====== SUPPLIED MATERIAL ======

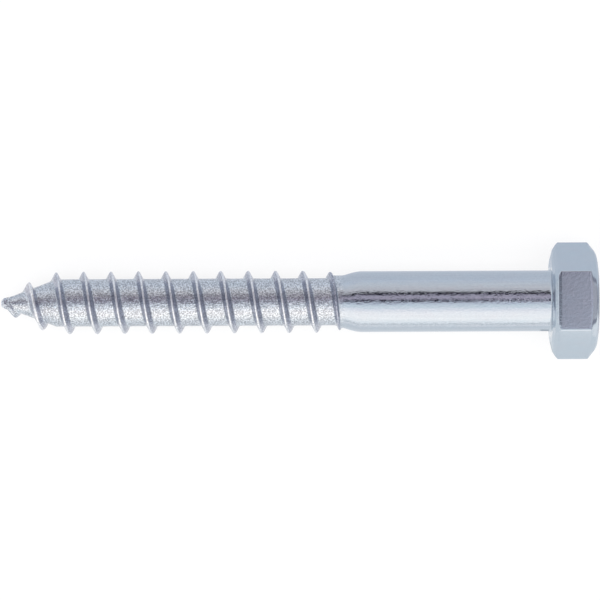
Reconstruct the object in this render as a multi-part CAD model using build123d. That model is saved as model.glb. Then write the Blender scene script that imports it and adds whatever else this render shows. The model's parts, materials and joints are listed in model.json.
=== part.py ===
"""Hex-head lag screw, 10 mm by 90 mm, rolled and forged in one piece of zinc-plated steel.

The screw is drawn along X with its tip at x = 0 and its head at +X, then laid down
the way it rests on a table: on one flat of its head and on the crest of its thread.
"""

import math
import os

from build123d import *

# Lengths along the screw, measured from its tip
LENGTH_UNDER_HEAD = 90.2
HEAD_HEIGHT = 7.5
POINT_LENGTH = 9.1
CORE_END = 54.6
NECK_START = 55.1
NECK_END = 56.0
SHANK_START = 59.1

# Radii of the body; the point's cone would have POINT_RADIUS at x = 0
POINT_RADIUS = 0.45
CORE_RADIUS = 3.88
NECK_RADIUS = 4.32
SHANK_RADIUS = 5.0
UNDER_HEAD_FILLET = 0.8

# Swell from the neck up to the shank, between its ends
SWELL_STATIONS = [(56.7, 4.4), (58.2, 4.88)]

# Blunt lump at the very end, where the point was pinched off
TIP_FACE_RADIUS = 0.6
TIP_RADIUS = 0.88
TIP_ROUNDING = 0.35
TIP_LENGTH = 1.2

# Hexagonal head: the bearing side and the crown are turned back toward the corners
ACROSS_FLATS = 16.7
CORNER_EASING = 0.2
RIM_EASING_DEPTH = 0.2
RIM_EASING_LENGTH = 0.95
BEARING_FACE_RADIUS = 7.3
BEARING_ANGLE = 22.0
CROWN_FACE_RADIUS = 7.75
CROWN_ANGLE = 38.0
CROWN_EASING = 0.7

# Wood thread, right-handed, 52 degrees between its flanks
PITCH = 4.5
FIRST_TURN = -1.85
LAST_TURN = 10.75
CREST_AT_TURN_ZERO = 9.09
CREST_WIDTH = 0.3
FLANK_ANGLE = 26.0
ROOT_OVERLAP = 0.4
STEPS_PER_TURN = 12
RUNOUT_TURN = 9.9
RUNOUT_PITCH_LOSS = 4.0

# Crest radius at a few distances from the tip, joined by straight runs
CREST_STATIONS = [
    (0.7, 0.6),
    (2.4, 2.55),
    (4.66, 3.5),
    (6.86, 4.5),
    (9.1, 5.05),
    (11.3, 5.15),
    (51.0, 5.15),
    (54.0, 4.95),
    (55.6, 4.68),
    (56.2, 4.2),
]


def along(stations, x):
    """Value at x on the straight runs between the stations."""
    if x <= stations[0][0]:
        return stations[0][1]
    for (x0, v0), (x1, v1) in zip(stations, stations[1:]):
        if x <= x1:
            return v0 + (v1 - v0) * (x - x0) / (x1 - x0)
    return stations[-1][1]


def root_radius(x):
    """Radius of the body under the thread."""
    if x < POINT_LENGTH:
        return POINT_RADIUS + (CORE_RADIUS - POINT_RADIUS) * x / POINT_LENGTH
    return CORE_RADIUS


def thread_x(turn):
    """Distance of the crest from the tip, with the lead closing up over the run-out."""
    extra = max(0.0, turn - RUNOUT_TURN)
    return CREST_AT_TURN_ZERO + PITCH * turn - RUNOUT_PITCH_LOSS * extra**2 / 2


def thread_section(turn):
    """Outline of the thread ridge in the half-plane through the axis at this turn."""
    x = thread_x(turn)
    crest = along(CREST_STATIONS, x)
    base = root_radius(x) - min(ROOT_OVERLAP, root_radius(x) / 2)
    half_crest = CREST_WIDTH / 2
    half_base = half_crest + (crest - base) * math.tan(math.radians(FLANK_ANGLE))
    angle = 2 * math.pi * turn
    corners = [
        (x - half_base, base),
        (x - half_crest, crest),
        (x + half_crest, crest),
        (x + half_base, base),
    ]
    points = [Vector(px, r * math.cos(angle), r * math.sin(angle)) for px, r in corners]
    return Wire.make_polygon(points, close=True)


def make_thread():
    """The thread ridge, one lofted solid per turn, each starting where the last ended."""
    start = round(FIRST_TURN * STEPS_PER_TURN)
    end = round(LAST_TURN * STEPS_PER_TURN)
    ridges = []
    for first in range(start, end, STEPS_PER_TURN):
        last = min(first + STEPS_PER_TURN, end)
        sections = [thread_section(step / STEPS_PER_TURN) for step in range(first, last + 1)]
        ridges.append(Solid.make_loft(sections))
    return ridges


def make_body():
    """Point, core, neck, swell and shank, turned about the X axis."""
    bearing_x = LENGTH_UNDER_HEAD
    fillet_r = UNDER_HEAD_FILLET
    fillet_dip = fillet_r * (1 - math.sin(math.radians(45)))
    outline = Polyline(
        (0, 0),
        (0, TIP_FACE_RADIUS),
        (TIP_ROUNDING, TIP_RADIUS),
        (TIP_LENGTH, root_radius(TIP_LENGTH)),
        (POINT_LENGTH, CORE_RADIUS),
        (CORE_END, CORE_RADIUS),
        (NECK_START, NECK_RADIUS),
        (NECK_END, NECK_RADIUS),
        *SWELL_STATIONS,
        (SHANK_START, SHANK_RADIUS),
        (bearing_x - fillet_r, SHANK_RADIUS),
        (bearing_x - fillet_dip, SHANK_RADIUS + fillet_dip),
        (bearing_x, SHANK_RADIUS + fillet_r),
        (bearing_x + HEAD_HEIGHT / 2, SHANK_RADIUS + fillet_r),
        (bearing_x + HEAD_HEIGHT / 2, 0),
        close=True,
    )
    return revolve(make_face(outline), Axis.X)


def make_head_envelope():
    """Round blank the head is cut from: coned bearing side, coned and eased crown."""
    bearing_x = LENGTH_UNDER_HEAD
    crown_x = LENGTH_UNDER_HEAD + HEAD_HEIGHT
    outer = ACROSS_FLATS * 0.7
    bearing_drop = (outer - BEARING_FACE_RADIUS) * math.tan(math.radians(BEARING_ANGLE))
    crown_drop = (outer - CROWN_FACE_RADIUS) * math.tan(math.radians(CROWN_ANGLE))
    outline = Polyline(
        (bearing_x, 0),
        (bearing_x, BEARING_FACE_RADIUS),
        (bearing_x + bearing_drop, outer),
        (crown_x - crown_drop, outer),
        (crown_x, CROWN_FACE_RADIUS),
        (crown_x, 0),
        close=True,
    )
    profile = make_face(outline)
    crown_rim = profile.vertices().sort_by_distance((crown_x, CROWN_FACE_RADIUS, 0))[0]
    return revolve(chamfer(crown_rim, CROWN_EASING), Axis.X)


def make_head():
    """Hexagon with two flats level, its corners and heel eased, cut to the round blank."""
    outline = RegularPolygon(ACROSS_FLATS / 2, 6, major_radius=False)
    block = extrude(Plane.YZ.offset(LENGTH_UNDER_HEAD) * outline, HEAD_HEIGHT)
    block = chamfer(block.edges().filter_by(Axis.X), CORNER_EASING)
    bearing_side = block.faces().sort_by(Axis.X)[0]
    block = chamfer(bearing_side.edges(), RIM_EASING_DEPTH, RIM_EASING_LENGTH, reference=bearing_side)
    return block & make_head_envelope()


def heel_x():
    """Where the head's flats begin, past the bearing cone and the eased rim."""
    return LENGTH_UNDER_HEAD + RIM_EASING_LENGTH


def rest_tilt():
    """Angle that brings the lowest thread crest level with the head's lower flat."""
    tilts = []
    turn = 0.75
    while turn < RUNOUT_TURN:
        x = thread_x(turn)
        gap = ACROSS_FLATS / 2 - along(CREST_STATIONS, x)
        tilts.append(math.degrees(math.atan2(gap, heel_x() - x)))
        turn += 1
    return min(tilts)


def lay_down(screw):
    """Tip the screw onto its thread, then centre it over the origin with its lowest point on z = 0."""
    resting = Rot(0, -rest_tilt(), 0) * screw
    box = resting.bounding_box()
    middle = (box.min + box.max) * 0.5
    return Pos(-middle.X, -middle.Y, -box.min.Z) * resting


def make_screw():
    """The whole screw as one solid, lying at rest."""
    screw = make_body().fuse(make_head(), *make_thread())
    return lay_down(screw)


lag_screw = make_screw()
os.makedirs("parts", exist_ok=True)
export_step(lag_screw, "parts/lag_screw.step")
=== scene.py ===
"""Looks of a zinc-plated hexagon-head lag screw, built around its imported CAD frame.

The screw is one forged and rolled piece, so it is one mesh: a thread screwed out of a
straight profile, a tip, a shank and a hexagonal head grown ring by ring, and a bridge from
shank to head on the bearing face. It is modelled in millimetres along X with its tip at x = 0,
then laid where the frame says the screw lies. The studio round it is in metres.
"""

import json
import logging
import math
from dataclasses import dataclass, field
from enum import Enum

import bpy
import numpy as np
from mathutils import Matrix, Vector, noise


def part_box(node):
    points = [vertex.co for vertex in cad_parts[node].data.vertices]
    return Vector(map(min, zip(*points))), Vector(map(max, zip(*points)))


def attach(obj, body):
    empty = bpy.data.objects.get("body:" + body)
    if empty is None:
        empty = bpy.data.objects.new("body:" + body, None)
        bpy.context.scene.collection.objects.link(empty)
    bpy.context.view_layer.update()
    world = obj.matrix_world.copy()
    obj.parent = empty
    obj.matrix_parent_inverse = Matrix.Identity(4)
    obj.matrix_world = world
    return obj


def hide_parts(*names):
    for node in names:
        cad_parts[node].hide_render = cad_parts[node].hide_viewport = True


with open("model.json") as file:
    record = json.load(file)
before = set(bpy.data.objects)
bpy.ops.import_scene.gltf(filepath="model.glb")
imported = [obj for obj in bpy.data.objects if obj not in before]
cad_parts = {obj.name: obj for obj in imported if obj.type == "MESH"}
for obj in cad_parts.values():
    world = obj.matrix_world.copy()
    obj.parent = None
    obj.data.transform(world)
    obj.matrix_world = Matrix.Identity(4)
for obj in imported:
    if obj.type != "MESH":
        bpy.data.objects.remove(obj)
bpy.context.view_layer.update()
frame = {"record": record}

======

## GIVEN PROBLEM
Go through the material above and output exactly the lines from the one containing "lag_screw = make_screw()" through the one containing "imported = [obj".

## TASK ANSWER
lag_screw = make_screw()
os.makedirs("parts", exist_ok=True)
export_step(lag_screw, "parts/lag_screw.step")
=== scene.py ===
"""Looks of a zinc-plated hexagon-head lag screw, built around its imported CAD frame.

The screw is one forged and rolled piece, so it is one mesh: a thread screwed out of a
straight profile, a tip, a shank and a hexagonal head grown ring by ring, and a bridge from
shank to head on the bearing face. It is modelled in millimetres along X with its tip at x = 0,
then laid where the frame says the screw lies. The studio round it is in metres.
"""

import json
import logging
import math
from dataclasses import dataclass, field
from enum import Enum

import bpy
import numpy as np
from mathutils import Matrix, Vector, noise


def part_box(node):
    points = [vertex.co for vertex in cad_parts[node].data.vertices]
    return Vector(map(min, zip(*points))), Vector(map(max, zip(*points)))


def attach(obj, body):
    empty = bpy.data.objects.get("body:" + body)
    if empty is None:
        empty = bpy.data.objects.new("body:" + body, None)
        bpy.context.scene.collection.objects.link(empty)
    bpy.context.view_layer.update()
    world = obj.matrix_world.copy()
    obj.parent = empty
    obj.matrix_parent_inverse = Matrix.Identity(4)
    obj.matrix_world = world
    return obj


def hide_parts(*names):
    for node in names:
        cad_parts[node].hide_render = cad_parts[node].hide_viewport = True


with open("model.json") as file:
    record = json.load(file)
before = set(bpy.data.objects)
bpy.ops.import_scene.gltf(filepath="model.glb")
imported = [obj for obj in bpy.data.objects if obj not in before]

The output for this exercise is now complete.